# Maple splits



## roksmith (Mar 26, 2007)

With Cherry being a bit harder to come by this year, I'm going to give some maple a shot.

Anybody who cooks with splits can give me an idea what I'm in for?
I'm used to Cherry, so I usually don't concern myself with oversmoking.

Any such concerns with Maple?

Thanks
Rock


----------



## gofish (Mar 26, 2007)

Roksmith

Thanks for asking the question, because I just landed a nice load of maple myself.  I have not used it before, but if no one chimes in I have a plan ....... Just pretend like I'm a pro and wing it!  I dont think its an over powering flavor so I i'll just go about it as if I was using oak.  The same guy I got this from, has some cherry that went down in the last ice storm, so cherry will be ready in the fall!  Lets see what others have to say about the Maple..............


----------



## teacup13 (Mar 26, 2007)

i can just say this... that maple is not overpowering... we use sugar maple all the time in northern ontario... very plentiful - very delicious smoke flavor...


----------



## kingoh4 (Mar 26, 2007)

I like to do a lot of apple smoke as the In-laws like Ribs and Pulled Pork and the apple makes a very good smoke. As for the Maple, I use it all the time as my STRETCHER fuel. I'll do the smoke ring production with Apple and Finish the next (according what I'm doing)X amount of time is Maple.
A sweet , light  smoke that goes well with anything.
Maple is a good one to mix with -say Mesquite as it lessens the BITE.
The lighter the intensity the better the flavor.  Like my fire , I burn it to glows and introduce it as BS to start with,no bitterness.
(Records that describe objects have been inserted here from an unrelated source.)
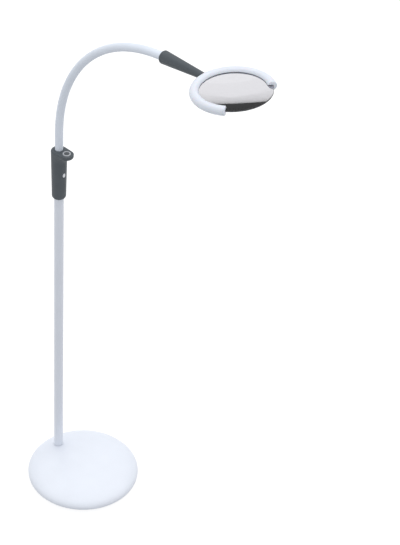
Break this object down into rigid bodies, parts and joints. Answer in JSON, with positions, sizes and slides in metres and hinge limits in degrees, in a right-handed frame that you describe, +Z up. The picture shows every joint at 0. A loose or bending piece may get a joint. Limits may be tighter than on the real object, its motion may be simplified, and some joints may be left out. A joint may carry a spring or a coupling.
{
  "type": "magnifying floor lamp",
  "caption": "Floor-standing magnifying lamp: weighted round base, lift-off pole, handle with push button, flexible arched neck and a C-shaped light ring round a large lens.",
  "frame": {"origin": "centre of the base's underside, on the foot pad", "axes": "+Z up along the pole, +X from the pole towards the head, so the arched neck lies in the XZ plane"},
  "size_m": [0.5111, 0.215, 1.1186],
  "materials": {
    "white_paint": "satin powder coat",
    "white_plastic": "satin moulded",
    "sleeve": "matt smooth silicone",
    "dark_plastic": "satin moulded",
    "button_dark": "matt",
    "bezel_grey": "satin",
    "badge": "gloss",
    "black_plastic": "matt",
    "board": "solder mask",
    "led_white": "solder mask",
    "diffuser": "frosted",
    "steel": "plain zinc",
    "iron": "as cast",
    "pad_rubber": "matt",
    "lens": "polished"
  },
  "bodies": {
    "base": {"base_cover": "white_paint", "ballast_weight": "iron", "base_plate": "steel", "foot_pad": "pad_rubber", "pole_socket": "steel", "socket_screw": "steel", "plate_screw_1": "steel", "plate_screw_2": "steel", "plate_screw_3": "steel"},
    "pole": {"pole_tube": "white_paint", "pole_plug": "steel"},
    "handle": {"handle_shell_left": "dark_plastic", "handle_shell_right": "dark_plastic", "handle_spigot": "steel", "handle_badge": "badge", "handle_screw_1": "steel", "handle_screw_2": "steel", "handle_screw_3": "steel", "dc_inlet": "black_plastic", "driver_board": "board", "switch_board": "board", "tact_switch": "black_plastic", "button_bezel": "bezel_grey", "arm_ferrule_lower": "white_plastic"},
    "power_button": {"power_button": "button_dark"},
    "neck_link_1": {"core_link_1": "steel", "sleeve_segment_1": "sleeve"},
    "neck_link_2": {"core_link_2": "steel", "sleeve_segment_2": "sleeve"},
    "neck_link_3": {"core_link_3": "steel", "sleeve_segment_3": "sleeve"},
    "neck_link_4": {"core_link_4": "steel", "sleeve_segment_4": "sleeve"},
    "neck_link_5": {"core_link_5": "steel", "sleeve_segment_5": "sleeve"},
    "neck_link_6": {"core_link_6": "steel", "sleeve_segment_6": "sleeve"},
    "neck_link_7": {"core_link_7": "steel", "sleeve_segment_7": "sleeve"},
    "neck_link_8": {"core_link_8": "steel", "sleeve_segment_8": "sleeve"},
    "neck_link_9": {"core_link_9": "steel", "sleeve_segment_9": "sleeve"},
    "neck_link_10": {"core_link_10": "steel", "sleeve_segment_10": "sleeve"},
    "head": {"arm_ferrule_upper": "white_plastic", "grip_upper_shell": "dark_plastic", "grip_lower_shell": "dark_plastic", "grip_screw_1": "steel", "grip_screw_2": "steel", "head_housing": "white_plastic", "led_board": "led_white", "diffuser": "diffuser", "end_cap_left": "white_plastic", "end_cap_right": "white_plastic", "lens": "lens"}
  },
  "joints": [
    {"name": "pole_lift", "type": "slide", "parent": "base", "child": "pole", "axis": [0, 0, 1], "range_m": [0, 0.02]},
    {"name": "handle_lift", "type": "slide", "parent": "pole", "child": "handle", "axis": [0, 0, 1], "range_m": [0, 0.03]},
    {"name": "button_press", "type": "slide", "parent": "handle", "child": "power_button", "axis": [0, 0, -1], "range_m": [0, 0.001], "stiffness_N_per_m": 1200, "springref_m": -0.0008},
    {"name": "neck_bend_1", "type": "hinge", "parent": "handle", "child": "neck_link_1", "pos_m": [-0.074, 0, 0.7691], "axis": [0, 1, 0], "range_deg": [-20, 18]},
    {"name": "neck_sway_2", "type": "hinge", "parent": "neck_link_1", "child": "neck_link_2", "pos_m": [-0.07332, 0, 0.81268], "axis": [0.9977, 0, -0.0676], "range_deg": [-18, 18]},
    {"name": "neck_bend_3", "type": "hinge", "parent": "neck_link_2", "child": "neck_link_3", "pos_m": [-0.0672, 0, 0.85581], "axis": [0, 1, 0], "range_deg": [-20, 18]},
    {"name": "neck_sway_4", "type": "hinge", "parent": "neck_link_3", "child": "neck_link_4", "pos_m": [-0.05483, 0, 0.89758], "axis": [0.9354, 0, -0.3535], "range_deg": [-18, 18]},
    {"name": "neck_bend_5", "type": "hinge", "parent": "neck_link_4", "child": "neck_link_5", "pos_m": [-0.03648, 0, 0.93709], "axis": [0, 1, 0], "range_deg": [-20, 18]},
    {"name": "neck_sway_6", "type": "hinge", "parent": "neck_link_5", "child": "neck_link_6", "pos_m": [-0.01256, 0, 0.97349], "axis": [0.7931, 0, -0.6091], "range_deg": [-18, 18]},
    {"name": "neck_bend_7", "type": "hinge", "parent": "neck_link_6", "child": "neck_link_7", "pos_m": [0.01644, 0, 1.006], "axis": [0, 1, 0], "range_deg": [-20, 18]},
    {"name": "neck_sway_8", "type": "hinge", "parent": "neck_link_7", "child": "neck_link_8", "pos_m": [0.04987, 0, 1.03392], "axis": [0.5829, 0, -0.8125], "range_deg": [-18, 18]},
    {"name": "neck_bend_9", "type": "hinge", "parent": "neck_link_8", "child": "neck_link_9", "pos_m": [0.08704, 0, 1.05665], "axis": [0, 1, 0], "range_deg": [-20, 18]},
    {"name": "neck_sway_10", "type": "hinge", "parent": "neck_link_9", "child": "neck_link_10", "pos_m": [0.12712, 0, 1.0737], "axis": [0.3228, 0, -0.9465], "range_deg": [-18, 18]},
    {"name": "neck_bend_11", "type": "hinge", "parent": "neck_link_10", "child": "head", "pos_m": [0.16927, 0, 1.0847], "axis": [0, 1, 0], "range_deg": [-20, 18]}
  ]
}
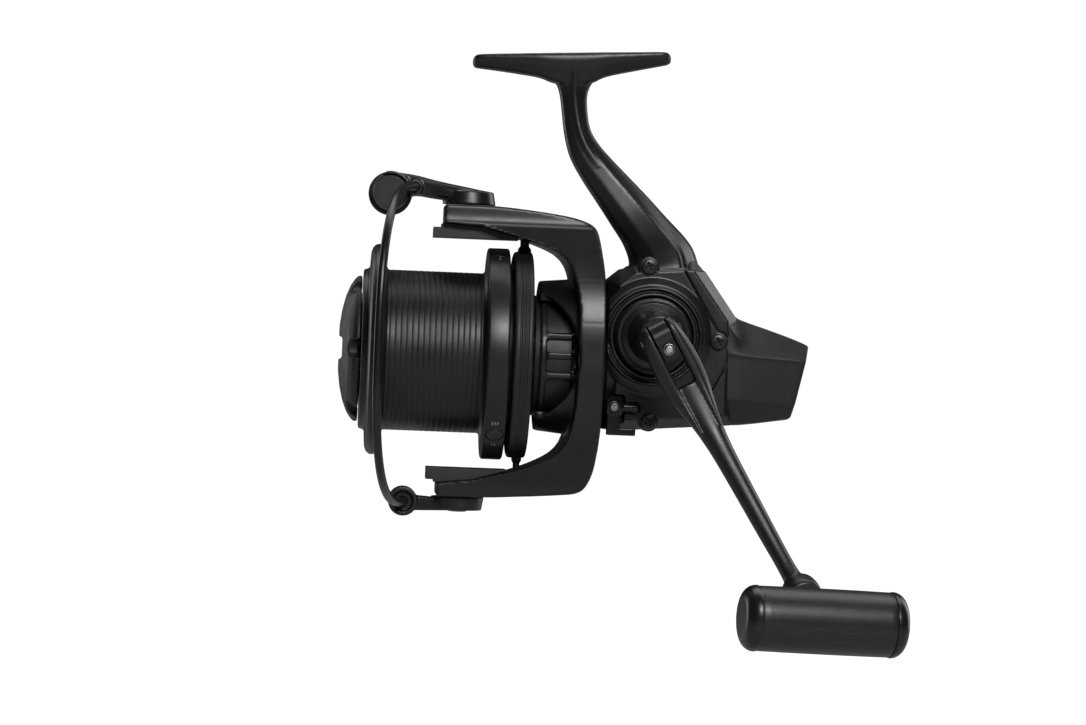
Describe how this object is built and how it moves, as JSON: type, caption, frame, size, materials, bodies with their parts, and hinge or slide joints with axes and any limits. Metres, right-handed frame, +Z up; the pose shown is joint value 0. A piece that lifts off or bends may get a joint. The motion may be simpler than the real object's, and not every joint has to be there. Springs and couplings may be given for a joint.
{
  "type": "spinning reel",
  "caption": "Fixed-spool spinning reel for long casting: foot and stem, geared body with folding crank, bail rotor and drag-braked spool.",
  "frame": {"origin": "middle of the rod foot's top face", "axes": "+X back along the reel, +Y away from the crank side, +Z up through the foot"},
  "size_m": [0.1913, 0.1679, 0.205],
  "materials": {
    "black_paint": "satin black enamel",
    "black_satin": "satin black",
    "black_plastic": "fine matte",
    "black_gloss": "gloss",
    "steel": "brushed",
    "brass": "machined",
    "wood": "oiled dark wood"
  },
  "bodies": {
    "reel_body": {"body": "black_paint", "side_cover": "black_paint", "rear_cover": "black_plastic", "body_screws": "black_satin", "dust_cap": "black_satin", "drive_bearings": "steel", "pinion_bearings": "steel", "clutch_ring": "steel", "worm_bearings": "brass", "guide_rod": "steel"},
    "reverse_switch": {"reverse_lever": "black_plastic", "lever_screw": "steel"},
    "drive": {"drive_gear": "brass", "handle_hub": "black_paint", "fold_pin": "steel", "hub_plunger": "steel"},
    "crank_arm": {"handle_arm": "black_paint", "knob_shaft": "steel"},
    "crank_knob": {"knob_neck": "black_plastic", "knob_barrel": "wood", "knob_caps": "black_gloss", "knob_bearings": "steel"},
    "rotor_unit": {"rotor": "black_paint", "pinion_gear": "brass", "clutch_sleeve": "steel", "rotor_nut": "steel", "guard_ring": "black_plastic", "arm_covers": "black_plastic", "bail_screws": "black_satin", "bail_spring": "steel"},
    "bail": {"bail_arm": "black_paint", "bail_holder": "black_paint", "bail_wire": "black_paint", "roller_screw": "black_satin"},
    "roller": {"line_roller": "steel"},
    "idler": {"idle_gear": "brass"},
    "worm": {"worm_shaft": "steel"},
    "shaft": {"main_shaft": "steel", "slider": "brass", "slider_pawl": "steel", "spool_seat": "brass", "drag_plates": "steel", "click_tongue": "steel", "drag_nut": "steel"},
    "spool_unit": {"spool": "black_paint", "spool_bearing": "steel", "drag_discs": "black_plastic", "drag_retainer": "steel", "click_wheel": "brass"},
    "clip_a": {"line_clip_a": "black_satin"},
    "clip_b": {"line_clip_b": "black_satin"},
    "clip_c": {"line_clip_c": "black_satin"},
    "drag": {"drag_knob": "black_plastic", "drag_spring": "steel"}
  },
  "joints": [
    {"name": "handle_crank", "type": "hinge", "parent": "reel_body", "child": "drive", "pos_m": [0.031, 0, -0.0996], "axis": [0, 1, 0], "continuous": true},
    {"name": "handle_fold", "type": "hinge", "parent": "drive", "child": "crank_arm", "pos_m": [0.031, -0.06, -0.0996], "axis": [-0.8678, 0, -0.497], "range_deg": [0, 90]},
    {"name": "knob_spin", "type": "hinge", "parent": "crank_arm", "child": "crank_knob", "pos_m": [0.07951, -0.0885, -0.18429], "axis": [0.1453, -0.9563, -0.2537], "continuous": true},
    {"name": "rotor_spin", "type": "hinge", "parent": "reel_body", "child": "rotor_unit", "pos_m": [0, 0, -0.108], "axis": [1, 0, 0], "continuous": true},
    {"name": "bail_flip", "type": "hinge", "parent": "rotor_unit", "child": "bail", "pos_m": [-0.0347, 0, -0.108], "axis": [0, 0, 1], "range_deg": [-110, 0], "stiffness_Nm_per_rad": 0.02, "springref_deg": 17.19},
    {"name": "roller_spin", "type": "hinge", "parent": "bail", "child": "roller", "pos_m": [-0.0628, 0, -0.0523], "axis": [0, 1, 0], "continuous": true},
    {"name": "idler_spin", "type": "hinge", "parent": "reel_body", "child": "idler", "pos_m": [0.02, 0.00413, -0.11514], "axis": [1, 0, 0], "continuous": true},
    {"name": "worm_spin", "type": "hinge", "parent": "reel_body", "child": "worm", "pos_m": [0.02, 0.01228, -0.11895], "axis": [1, 0, 0], "continuous": true},
    {"name": "spool_stroke", "type": "slide", "parent": "reel_body", "child": "shaft", "axis": [-1, 0, 0], "range_m": [0, 0.032]},
    {"name": "spool_slip", "type": "hinge", "parent": "shaft", "child": "spool_unit", "pos_m": [0, 0, -0.108], "axis": [1, 0, 0], "continuous": true},
    {"name": "drag_turn", "type": "hinge", "parent": "shaft", "child": "drag", "pos_m": [0, 0, -0.108], "axis": [1, 0, 0], "range_deg": [0, 330]},
    {"name": "reverse_flip", "type": "hinge", "parent": "reel_body", "child": "reverse_switch", "pos_m": [0.018, -0.023, -0.1249], "axis": [1, 0, 0], "range_deg": [-30, 0]},
    {"name": "clip_a_lift", "type": "slide", "parent": "spool_unit", "child": "clip_a", "axis": [0, -0.3256, 0.9455], "range_m": [0, 0.0006], "stiffness_N_per_m": 400},
    {"name": "clip_b_lift", "type": "slide", "parent": "spool_unit", "child": "clip_b", "axis": [0, -0.6561, -0.7547], "range_m": [0, 0.0006], "stiffness_N_per_m": 400},
    {"name": "clip_c_lift", "type": "slide", "parent": "spool_unit", "child": "clip_c", "axis": [0, 0.9816, -0.1908], "range_m": [0, 0.0006], "stiffness_N_per_m": 400}
  ],
  "couplings": [
    {"joint": "rotor_spin", "follows": "handle_crank", "ratio": -4.1},
    {"joint": "idler_spin", "follows": "handle_crank", "ratio": 3.4167},
    {"joint": "worm_spin", "follows": "handle_crank", "ratio": -3.4167}
  ]
}
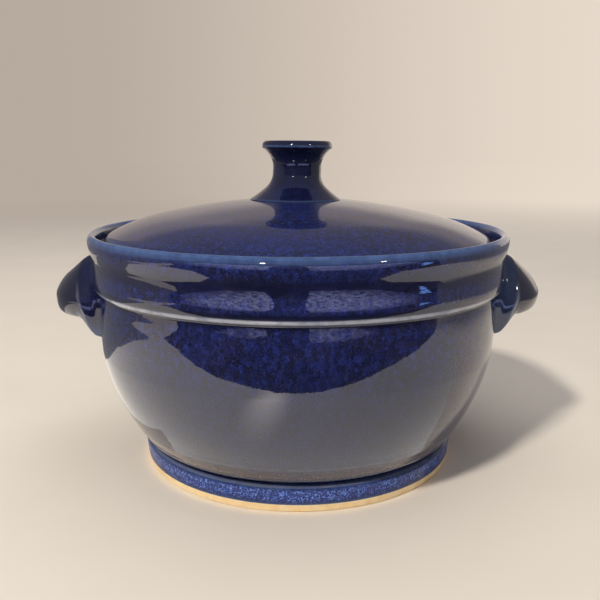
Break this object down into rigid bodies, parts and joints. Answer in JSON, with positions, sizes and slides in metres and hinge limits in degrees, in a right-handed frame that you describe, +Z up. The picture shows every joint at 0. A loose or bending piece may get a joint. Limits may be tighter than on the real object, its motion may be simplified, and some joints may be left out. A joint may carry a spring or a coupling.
{
  "type": "lidded casserole",
  "caption": "Round glazed stoneware casserole with a foot ring, two pulled lug handles and a lift-off domed lid with a waisted knob.",
  "frame": {"origin": "centre of the foot, on the surface the pot stands on", "axes": "+Z up along the axis of the pot and lid, +X through the right-hand handle, -Y towards the viewer"},
  "size_m": [0.284, 0.24, 0.18],
  "materials": {
    "blue_glaze": "glossy cobalt glaze, mottled, lighter where it thins at the edges",
    "foot_glaze": "glossy blue glaze with pale crystal flecks, ending in a thin pale line above bare clay",
    "bare_clay": "matt unglazed buff stoneware"
  },
  "bodies": {
    "pot": {"pot_body": "blue_glaze", "foot_ring": "foot_glaze", "handle_left": "blue_glaze", "handle_right": "blue_glaze"},
    "lid": {"lid_cover": "blue_glaze", "lid_knob": "blue_glaze"}
  },
  "joints": [
    {"name": "lid_lift", "type": "slide", "parent": "pot", "child": "lid", "axis": [0, 0, 1], "range_m": [0, 0.16]}
  ]
}
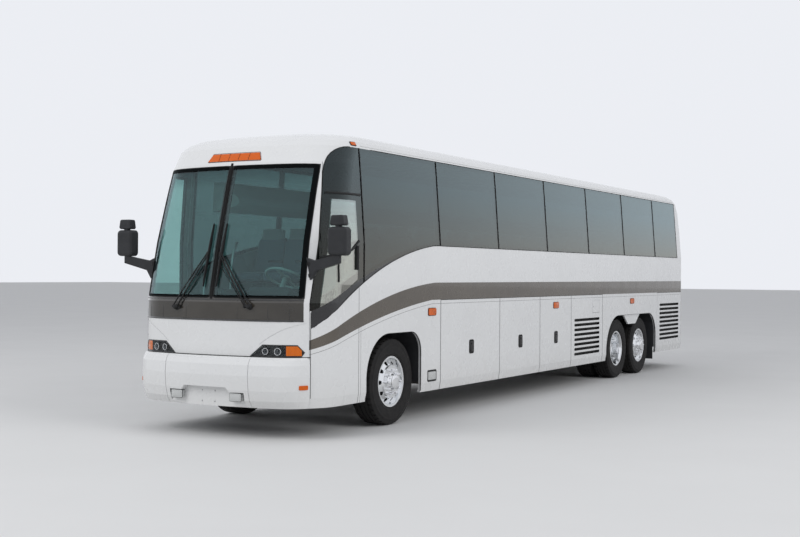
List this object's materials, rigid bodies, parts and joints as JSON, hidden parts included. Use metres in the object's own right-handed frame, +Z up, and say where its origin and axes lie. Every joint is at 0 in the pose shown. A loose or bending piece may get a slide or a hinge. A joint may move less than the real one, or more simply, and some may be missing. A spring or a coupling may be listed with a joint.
{
  "type": "highway coach bus",
  "caption": "Three-axle touring coach with steered front wheels, dual drive wheels, luggage doors and an entrance door",
  "frame": {"origin": "on the ground at the middle of the coach's length and width", "axes": "+Z up, +Y towards the rear, so the coach faces -Y; +X towards the driver's side"},
  "size_m": [3.258, 13.8598, 3.48],
  "materials": {
    "body_white": "gloss white paint",
    "trim_black": "gloss black",
    "dark_plastic": "grained",
    "tinted_glass": "dark green tint",
    "lamp_clear": "clear lens",
    "lamp_amber": "amber lens",
    "lamp_red": "red lens",
    "frame_paint": "satin dark grey",
    "floor_paint": "satin grey",
    "iron": "painted iron",
    "alloy": "polished",
    "tyre": "rubber",
    "seat_cloth": "woven",
    "wiper_steel": "satin black"
  },
  "bodies": {
    "coach_body": {"axles": "iron", "cabin_floor": "floor_paint", "dashboard": "dark_plastic", "engine": "iron", "entrance_steps": "floor_paint", "floor_rails": "floor_paint", "front_bumper": "body_white", "front_cap": "body_white", "front_mask": "body_white", "headlamps": "lamp_clear", "luggage_floor": "frame_paint", "marker_lamps": "lamp_amber", "mirrors": "dark_plastic", "rear_bumper": "body_white", "rear_cap": "body_white", "rear_panel": "body_white", "rear_window": "tinted_glass", "roof": "body_white", "roof_coves": "body_white", "seats": "seat_cloth", "side_walls": "body_white", "side_windows": "tinted_glass", "skirt_panels": "body_white", "small_lamps": "lamp_clear", "tail_lamps": "lamp_red", "underframe": "frame_paint", "wheel_housings": "dark_plastic", "windscreen": "tinted_glass", "wiper_panel": "trim_black", "wipers": "wiper_steel"},
    "left_steering_knuckle": {"left_knuckle": "iron"},
    "left_front_roller": {"left_front_tyre": "tyre", "left_front_wheel": "alloy"},
    "left_drive_roller": {"left_drive_tyre": "tyre", "left_drive_wheel": "alloy"},
    "left_tag_roller": {"left_tag_tyre": "tyre", "left_tag_wheel": "alloy"},
    "left_bay_door_1_leaf": {"left_bay_door_1": "body_white"},
    "left_bay_door_2_leaf": {"left_bay_door_2": "body_white"},
    "left_bay_door_3_leaf": {"left_bay_door_3": "body_white"},
    "right_steering_knuckle": {"right_knuckle": "iron"},
    "right_front_roller": {"right_front_tyre": "tyre", "right_front_wheel": "alloy"},
    "right_drive_roller": {"right_drive_tyre": "tyre", "right_drive_wheel": "alloy"},
    "right_tag_roller": {"right_tag_tyre": "tyre", "right_tag_wheel": "alloy"},
    "right_bay_door_1_leaf": {"right_bay_door_1": "body_white"},
    "right_bay_door_2_leaf": {"right_bay_door_2": "body_white"},
    "right_bay_door_3_leaf": {"right_bay_door_3": "body_white"},
    "condenser_door_leaf": {"condenser_door": "body_white"},
    "battery_door_leaf": {"battery_door": "body_white"},
    "radiator_door_leaf": {"radiator_door": "body_white"},
    "engine_side_door_leaf": {"engine_side_door": "body_white"},
    "entrance_door_leaf": {"entrance_door": "body_white", "entrance_glass": "tinted_glass"},
    "engine_door_leaf": {"engine_door": "body_white"},
    "front_hatch_lid": {"front_hatch": "body_white"},
    "rear_hatch_lid": {"rear_hatch": "body_white"}
  },
  "joints": [
    {"name": "left_steer", "type": "hinge", "parent": "coach_body", "child": "left_steering_knuckle", "pos_m": [0.96, -4.845, 0.525], "axis": [0, 0, 1], "range_deg": [-38, 38]},
    {"name": "left_front_roll", "type": "hinge", "parent": "left_steering_knuckle", "child": "left_front_roller", "pos_m": [1.07, -4.845, 0.525], "axis": [1, 0, 0], "continuous": true},
    {"name": "left_drive_roll", "type": "hinge", "parent": "coach_body", "child": "left_drive_roller", "pos_m": [1.07, 3.155, 0.525], "axis": [1, 0, 0], "continuous": true},
    {"name": "left_tag_roll", "type": "hinge", "parent": "coach_body", "child": "left_tag_roller", "pos_m": [1.07, 4.375, 0.525], "axis": [1, 0, 0], "continuous": true},
    {"name": "left_bay_door_1_swing", "type": "hinge", "parent": "coach_body", "child": "left_bay_door_1_leaf", "pos_m": [1.295, -2.85, 1.494], "axis": [0, -1, 0], "range_deg": [0, 95]},
    {"name": "left_bay_door_2_swing", "type": "hinge", "parent": "coach_body", "child": "left_bay_door_2_leaf", "pos_m": [1.295, -1.235, 1.494], "axis": [0, -1, 0], "range_deg": [0, 95]},
    {"name": "left_bay_door_3_swing", "type": "hinge", "parent": "coach_body", "child": "left_bay_door_3_leaf", "pos_m": [1.295, 0.12, 1.494], "axis": [0, -1, 0], "range_deg": [0, 95]},
    {"name": "right_steer", "type": "hinge", "parent": "coach_body", "child": "right_steering_knuckle", "pos_m": [-0.96, -4.845, 0.525], "axis": [0, 0, 1], "range_deg": [-38, 38]},
    {"name": "right_front_roll", "type": "hinge", "parent": "right_steering_knuckle", "child": "right_front_roller", "pos_m": [-1.07, -4.845, 0.525], "axis": [1, 0, 0], "continuous": true},
    {"name": "right_drive_roll", "type": "hinge", "parent": "coach_body", "child": "right_drive_roller", "pos_m": [-1.07, 3.155, 0.525], "axis": [1, 0, 0], "continuous": true},
    {"name": "right_tag_roll", "type": "hinge", "parent": "coach_body", "child": "right_tag_roller", "pos_m": [-1.07, 4.375, 0.525], "axis": [1, 0, 0], "continuous": true},
    {"name": "right_bay_door_1_swing", "type": "hinge", "parent": "coach_body", "child": "right_bay_door_1_leaf", "pos_m": [-1.295, -2.85, 1.494], "axis": [0, 1, 0], "range_deg": [0, 95]},
    {"name": "right_bay_door_2_swing", "type": "hinge", "parent": "coach_body", "child": "right_bay_door_2_leaf", "pos_m": [-1.295, -1.235, 1.494], "axis": [0, 1, 0], "range_deg": [0, 95]},
    {"name": "right_bay_door_3_swing", "type": "hinge", "parent": "coach_body", "child": "right_bay_door_3_leaf", "pos_m": [-1.295, 0.12, 1.494], "axis": [0, 1, 0], "range_deg": [0, 95]},
    {"name": "condenser_door_swing", "type": "hinge", "parent": "coach_body", "child": "condenser_door_leaf", "pos_m": [1.295, 2.192, 0.925], "axis": [0, 0, 1], "range_deg": [0, 100]},
    {"name": "battery_door_swing", "type": "hinge", "parent": "coach_body", "child": "battery_door_leaf", "pos_m": [-1.295, 2.192, 0.925], "axis": [0, 0, -1], "range_deg": [0, 100]},
    {"name": "radiator_door_swing", "type": "hinge", "parent": "coach_body", "child": "radiator_door_leaf", "pos_m": [1.295, 5.208, 0.925], "axis": [0, 0, -1], "range_deg": [0, 100]},
    {"name": "engine_side_door_swing", "type": "hinge", "parent": "coach_body", "child": "engine_side_door_leaf", "pos_m": [-1.295, 5.208, 0.925], "axis": [0, 0, 1], "range_deg": [0, 100]},
    {"name": "entrance_door_swing", "type": "hinge", "parent": "coach_body", "child": "entrance_door_leaf", "pos_m": [-1.4, -6.533, 1.7], "axis": [0, 0, 1], "range_deg": [0, 80]},
    {"name": "engine_door_swing", "type": "hinge", "parent": "coach_body", "child": "engine_door_leaf", "pos_m": [0, 6.91, 1.494], "axis": [1, 0, 0], "range_deg": [0, 85]},
    {"name": "front_hatch_lift", "type": "hinge", "parent": "coach_body", "child": "front_hatch_lid", "pos_m": [0, -2.894, 3.48], "axis": [1, 0, 0], "range_deg": [0, 60]},
    {"name": "rear_hatch_lift", "type": "hinge", "parent": "coach_body", "child": "rear_hatch_lid", "pos_m": [0, 2.906, 3.48], "axis": [1, 0, 0], "range_deg": [0, 60]}
  ],
  "couplings": [
    {"joint": "right_steer", "follows": "left_steer", "ratio": 1}
  ]
}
Yes, use that maple;or send to me,I will!


----------



## gofish (Mar 26, 2007)

Thats what I was thinking, so I'll have to keep the Maple ......... imagine the shipping cost on 300 lbs of logs!!!!!!!

Thanks


----------



## deejaydebi (Mar 27, 2007)

I have used a bit of maple with hickory and Mequite. I really like it with pork and chicken.


----------



## gunslinger (Apr 1, 2007)

Maple..................That's what I need to try. Only problem is, we have no hard maple in this part of the country. Only soft maple, and I don't think it's very sweet.


----------



## camp_cookie (Apr 1, 2007)

I cooked a couple of pork tenderloins over a chunk of Maple last night in my BGE and got a very nice flavor.


----------



## deejaydebi (Apr 2, 2007)

Maple is actually a lot lighter smoke than most people think. Much lighter than hickry or Mequite. More like an apple or a pear.


----------